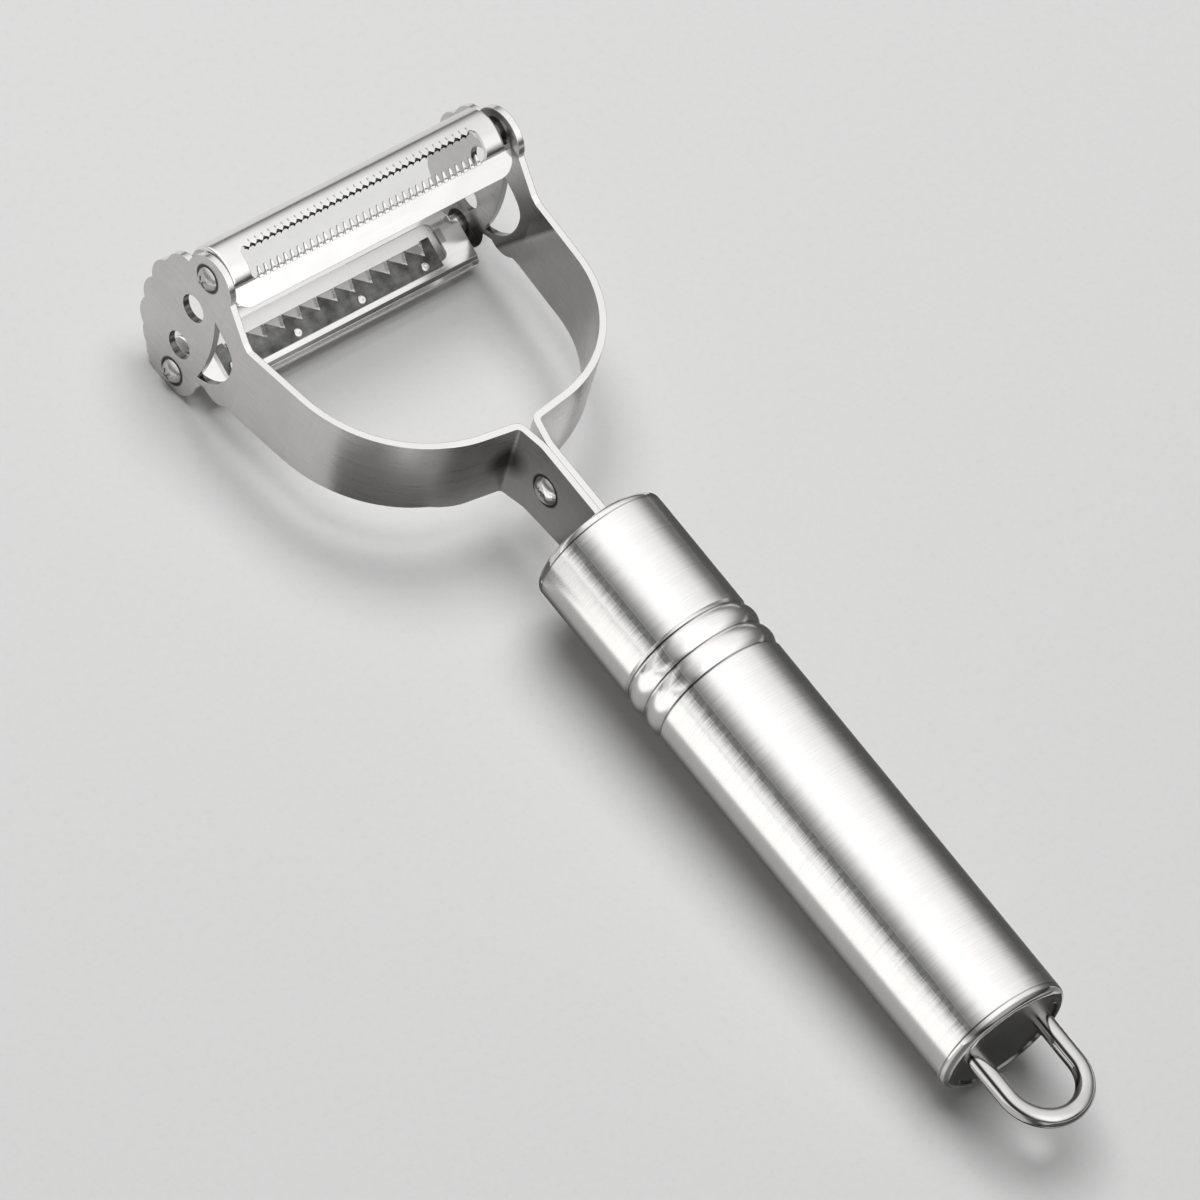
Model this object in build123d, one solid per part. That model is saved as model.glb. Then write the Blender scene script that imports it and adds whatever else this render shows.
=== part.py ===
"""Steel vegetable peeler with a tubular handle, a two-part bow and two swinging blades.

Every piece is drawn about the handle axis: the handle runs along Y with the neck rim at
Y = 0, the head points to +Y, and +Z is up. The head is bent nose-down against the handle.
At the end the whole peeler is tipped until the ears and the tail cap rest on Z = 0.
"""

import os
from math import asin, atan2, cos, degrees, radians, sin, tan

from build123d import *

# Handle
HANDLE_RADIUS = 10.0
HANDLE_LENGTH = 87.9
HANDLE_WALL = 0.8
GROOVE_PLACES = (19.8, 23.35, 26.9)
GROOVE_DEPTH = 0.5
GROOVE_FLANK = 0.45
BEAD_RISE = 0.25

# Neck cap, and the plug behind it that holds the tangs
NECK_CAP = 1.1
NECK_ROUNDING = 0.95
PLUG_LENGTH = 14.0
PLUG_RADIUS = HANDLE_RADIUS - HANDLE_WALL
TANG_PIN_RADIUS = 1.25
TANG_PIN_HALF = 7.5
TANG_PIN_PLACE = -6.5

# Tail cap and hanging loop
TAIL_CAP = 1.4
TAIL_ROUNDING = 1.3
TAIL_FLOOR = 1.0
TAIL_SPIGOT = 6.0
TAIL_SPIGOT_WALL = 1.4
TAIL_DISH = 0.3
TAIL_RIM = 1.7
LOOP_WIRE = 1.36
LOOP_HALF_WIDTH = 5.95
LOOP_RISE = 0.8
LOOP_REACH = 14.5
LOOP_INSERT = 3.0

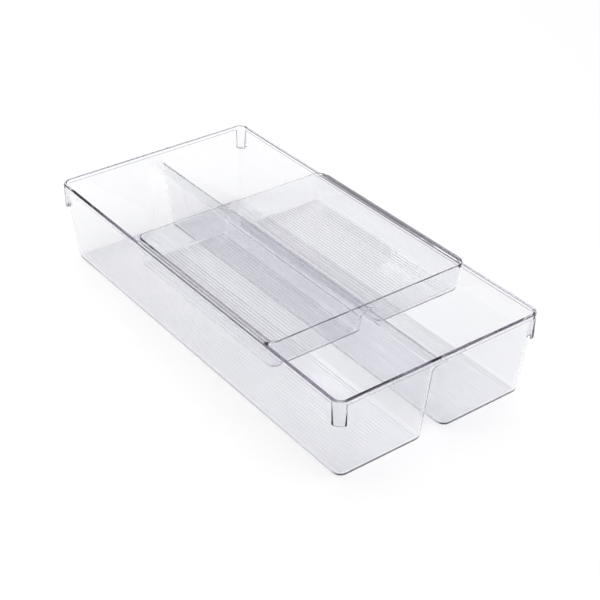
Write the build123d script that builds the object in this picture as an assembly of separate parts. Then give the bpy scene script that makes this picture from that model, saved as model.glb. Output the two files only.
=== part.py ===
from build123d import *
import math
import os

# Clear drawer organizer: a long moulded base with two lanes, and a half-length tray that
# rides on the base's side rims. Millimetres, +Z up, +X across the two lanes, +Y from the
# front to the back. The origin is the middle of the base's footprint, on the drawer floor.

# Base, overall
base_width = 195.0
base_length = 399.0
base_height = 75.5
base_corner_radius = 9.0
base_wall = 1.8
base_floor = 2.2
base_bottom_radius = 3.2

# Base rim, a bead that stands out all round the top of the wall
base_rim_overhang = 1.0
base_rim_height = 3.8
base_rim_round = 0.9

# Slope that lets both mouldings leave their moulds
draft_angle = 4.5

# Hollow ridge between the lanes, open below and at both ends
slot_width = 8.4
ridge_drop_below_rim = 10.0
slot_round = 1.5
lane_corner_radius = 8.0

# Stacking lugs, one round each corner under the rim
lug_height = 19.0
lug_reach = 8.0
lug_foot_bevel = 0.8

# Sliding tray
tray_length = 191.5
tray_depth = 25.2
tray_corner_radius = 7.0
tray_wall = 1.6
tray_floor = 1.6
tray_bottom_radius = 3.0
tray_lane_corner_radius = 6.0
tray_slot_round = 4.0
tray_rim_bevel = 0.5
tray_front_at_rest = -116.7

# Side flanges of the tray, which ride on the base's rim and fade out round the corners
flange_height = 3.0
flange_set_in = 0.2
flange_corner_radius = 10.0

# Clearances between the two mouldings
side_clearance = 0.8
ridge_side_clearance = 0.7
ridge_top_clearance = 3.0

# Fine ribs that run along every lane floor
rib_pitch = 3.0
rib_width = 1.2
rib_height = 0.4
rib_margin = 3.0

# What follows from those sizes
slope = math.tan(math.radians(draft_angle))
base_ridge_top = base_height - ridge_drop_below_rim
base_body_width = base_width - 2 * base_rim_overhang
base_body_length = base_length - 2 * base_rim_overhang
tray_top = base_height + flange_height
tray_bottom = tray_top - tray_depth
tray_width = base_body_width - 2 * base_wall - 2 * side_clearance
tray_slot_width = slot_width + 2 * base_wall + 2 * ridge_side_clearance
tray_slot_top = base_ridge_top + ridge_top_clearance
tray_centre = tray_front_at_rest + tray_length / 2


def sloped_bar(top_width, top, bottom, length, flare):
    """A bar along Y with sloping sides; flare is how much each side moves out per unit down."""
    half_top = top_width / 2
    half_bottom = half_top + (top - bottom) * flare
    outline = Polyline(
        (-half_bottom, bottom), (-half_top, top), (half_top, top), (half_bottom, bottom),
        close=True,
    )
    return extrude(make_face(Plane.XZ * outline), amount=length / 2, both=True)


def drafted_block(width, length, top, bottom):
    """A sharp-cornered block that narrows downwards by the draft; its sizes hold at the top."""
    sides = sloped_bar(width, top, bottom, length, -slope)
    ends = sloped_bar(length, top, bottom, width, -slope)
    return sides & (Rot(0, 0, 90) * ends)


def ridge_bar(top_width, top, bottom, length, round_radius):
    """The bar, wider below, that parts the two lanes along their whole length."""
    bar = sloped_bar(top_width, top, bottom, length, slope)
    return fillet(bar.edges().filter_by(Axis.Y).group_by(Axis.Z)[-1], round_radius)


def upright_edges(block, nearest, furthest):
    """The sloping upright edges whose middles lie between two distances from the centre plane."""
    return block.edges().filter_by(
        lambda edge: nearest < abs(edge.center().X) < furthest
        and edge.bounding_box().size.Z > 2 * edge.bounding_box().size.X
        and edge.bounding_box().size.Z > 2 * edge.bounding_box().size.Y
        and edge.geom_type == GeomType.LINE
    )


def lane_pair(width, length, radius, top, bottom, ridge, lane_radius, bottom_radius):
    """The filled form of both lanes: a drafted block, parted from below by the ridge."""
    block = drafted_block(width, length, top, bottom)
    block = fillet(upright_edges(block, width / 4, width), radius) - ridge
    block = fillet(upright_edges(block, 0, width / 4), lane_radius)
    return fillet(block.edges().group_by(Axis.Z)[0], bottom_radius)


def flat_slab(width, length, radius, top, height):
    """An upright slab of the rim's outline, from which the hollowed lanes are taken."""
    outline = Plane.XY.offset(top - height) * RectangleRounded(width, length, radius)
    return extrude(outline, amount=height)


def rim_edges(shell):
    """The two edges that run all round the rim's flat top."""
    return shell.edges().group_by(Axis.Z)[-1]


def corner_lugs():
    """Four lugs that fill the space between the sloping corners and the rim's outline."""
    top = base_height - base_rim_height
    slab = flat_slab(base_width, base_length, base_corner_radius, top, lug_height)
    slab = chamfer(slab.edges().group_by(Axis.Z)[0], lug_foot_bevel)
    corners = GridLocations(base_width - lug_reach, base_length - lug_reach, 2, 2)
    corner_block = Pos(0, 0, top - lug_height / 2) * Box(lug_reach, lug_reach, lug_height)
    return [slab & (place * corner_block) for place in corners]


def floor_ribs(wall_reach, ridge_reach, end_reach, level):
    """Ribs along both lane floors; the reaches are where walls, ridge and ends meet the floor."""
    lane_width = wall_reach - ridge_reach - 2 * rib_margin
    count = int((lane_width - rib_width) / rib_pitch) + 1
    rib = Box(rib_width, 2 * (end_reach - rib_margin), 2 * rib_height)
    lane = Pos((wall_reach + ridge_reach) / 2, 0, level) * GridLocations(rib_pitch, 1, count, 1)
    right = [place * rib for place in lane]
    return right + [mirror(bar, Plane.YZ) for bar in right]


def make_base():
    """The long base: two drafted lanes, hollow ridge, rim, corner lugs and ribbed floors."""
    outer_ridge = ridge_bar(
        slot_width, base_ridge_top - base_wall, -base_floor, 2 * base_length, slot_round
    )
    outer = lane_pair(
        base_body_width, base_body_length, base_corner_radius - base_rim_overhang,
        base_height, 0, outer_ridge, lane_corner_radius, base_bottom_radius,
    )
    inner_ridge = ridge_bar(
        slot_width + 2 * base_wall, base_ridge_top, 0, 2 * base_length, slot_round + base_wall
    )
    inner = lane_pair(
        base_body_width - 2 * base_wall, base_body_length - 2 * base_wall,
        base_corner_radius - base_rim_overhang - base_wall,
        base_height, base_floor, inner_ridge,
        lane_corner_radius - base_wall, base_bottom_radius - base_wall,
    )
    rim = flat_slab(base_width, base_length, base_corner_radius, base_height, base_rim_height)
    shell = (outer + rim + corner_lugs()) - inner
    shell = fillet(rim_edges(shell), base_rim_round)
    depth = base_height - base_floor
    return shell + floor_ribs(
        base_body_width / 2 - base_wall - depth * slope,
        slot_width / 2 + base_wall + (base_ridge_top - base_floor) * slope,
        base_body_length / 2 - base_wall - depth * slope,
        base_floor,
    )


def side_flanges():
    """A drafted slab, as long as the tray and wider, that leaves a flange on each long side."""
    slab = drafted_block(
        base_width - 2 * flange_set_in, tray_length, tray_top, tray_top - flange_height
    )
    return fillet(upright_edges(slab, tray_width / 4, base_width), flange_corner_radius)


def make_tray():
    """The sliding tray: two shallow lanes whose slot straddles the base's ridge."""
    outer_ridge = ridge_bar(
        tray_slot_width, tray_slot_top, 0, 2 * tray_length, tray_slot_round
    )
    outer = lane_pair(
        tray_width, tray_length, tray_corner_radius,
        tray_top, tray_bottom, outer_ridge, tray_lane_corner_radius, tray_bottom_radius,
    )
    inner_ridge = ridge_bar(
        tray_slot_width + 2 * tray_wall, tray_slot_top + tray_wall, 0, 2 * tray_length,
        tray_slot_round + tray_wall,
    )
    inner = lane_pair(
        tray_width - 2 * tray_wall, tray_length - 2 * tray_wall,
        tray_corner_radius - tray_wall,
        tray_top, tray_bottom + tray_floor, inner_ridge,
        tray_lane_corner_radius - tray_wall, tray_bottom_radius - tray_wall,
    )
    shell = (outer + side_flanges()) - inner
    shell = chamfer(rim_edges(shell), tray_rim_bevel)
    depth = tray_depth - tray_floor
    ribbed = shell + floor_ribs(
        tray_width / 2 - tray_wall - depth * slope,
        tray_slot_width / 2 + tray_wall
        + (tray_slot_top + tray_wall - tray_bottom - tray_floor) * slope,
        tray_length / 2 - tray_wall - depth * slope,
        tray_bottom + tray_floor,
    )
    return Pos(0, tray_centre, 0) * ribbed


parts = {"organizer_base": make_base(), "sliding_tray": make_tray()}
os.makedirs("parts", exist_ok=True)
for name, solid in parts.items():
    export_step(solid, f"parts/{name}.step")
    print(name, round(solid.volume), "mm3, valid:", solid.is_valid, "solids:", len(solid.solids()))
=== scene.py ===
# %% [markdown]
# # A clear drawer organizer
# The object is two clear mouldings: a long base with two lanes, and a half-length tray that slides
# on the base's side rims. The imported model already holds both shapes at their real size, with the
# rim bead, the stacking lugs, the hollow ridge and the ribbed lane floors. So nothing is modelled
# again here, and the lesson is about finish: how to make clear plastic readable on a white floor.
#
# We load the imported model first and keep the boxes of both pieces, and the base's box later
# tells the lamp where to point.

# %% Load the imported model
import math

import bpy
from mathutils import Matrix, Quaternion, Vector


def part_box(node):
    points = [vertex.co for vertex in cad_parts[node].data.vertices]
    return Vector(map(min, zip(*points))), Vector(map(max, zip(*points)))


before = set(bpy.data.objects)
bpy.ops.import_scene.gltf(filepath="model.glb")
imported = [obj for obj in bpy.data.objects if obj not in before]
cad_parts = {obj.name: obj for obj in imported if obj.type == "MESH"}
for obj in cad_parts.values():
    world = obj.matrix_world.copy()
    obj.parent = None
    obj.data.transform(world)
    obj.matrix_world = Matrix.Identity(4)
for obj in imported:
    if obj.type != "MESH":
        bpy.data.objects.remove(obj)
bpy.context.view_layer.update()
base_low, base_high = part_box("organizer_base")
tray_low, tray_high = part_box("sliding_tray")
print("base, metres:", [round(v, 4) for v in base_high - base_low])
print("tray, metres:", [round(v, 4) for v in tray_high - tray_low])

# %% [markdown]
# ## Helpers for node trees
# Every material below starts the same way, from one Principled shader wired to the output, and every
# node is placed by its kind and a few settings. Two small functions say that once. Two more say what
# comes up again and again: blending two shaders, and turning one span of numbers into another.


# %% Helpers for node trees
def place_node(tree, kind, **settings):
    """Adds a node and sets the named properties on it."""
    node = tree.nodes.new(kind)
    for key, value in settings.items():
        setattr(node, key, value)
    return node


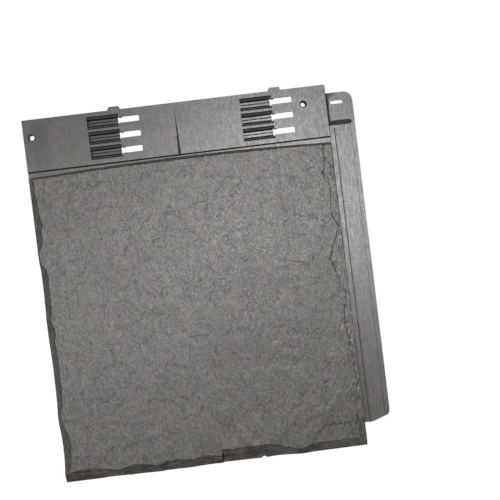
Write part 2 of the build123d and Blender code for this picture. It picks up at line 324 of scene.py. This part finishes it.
- - -
• _TASK DESCRIPTION_
Produce only the lines from the line containing "return Pos(0, tray_centre, 0) * ribbed" through the line containing "# tells the lamp where to point.", inclusive of both, exactly as they stand in the entries above.

• _CORRECT OUTPUT_
    return Pos(0, tray_centre, 0) * ribbed


parts = {"organizer_base": make_base(), "sliding_tray": make_tray()}
os.makedirs("parts", exist_ok=True)
for name, solid in parts.items():
    export_step(solid, f"parts/{name}.step")
    print(name, round(solid.volume), "mm3, valid:", solid.is_valid, "solids:", len(solid.solids()))
=== scene.py ===
# %% [markdown]
# # A clear drawer organizer
# The object is two clear mouldings: a long base with two lanes, and a half-length tray that slides
# on the base's side rims. The imported model already holds both shapes at their real size, with the
# rim bead, the stacking lugs, the hollow ridge and the ribbed lane floors. So nothing is modelled
# again here, and the lesson is about finish: how to make clear plastic readable on a white floor.
#
# We load the imported model first and keep the boxes of both pieces, and the base's box later
# tells the lamp where to point.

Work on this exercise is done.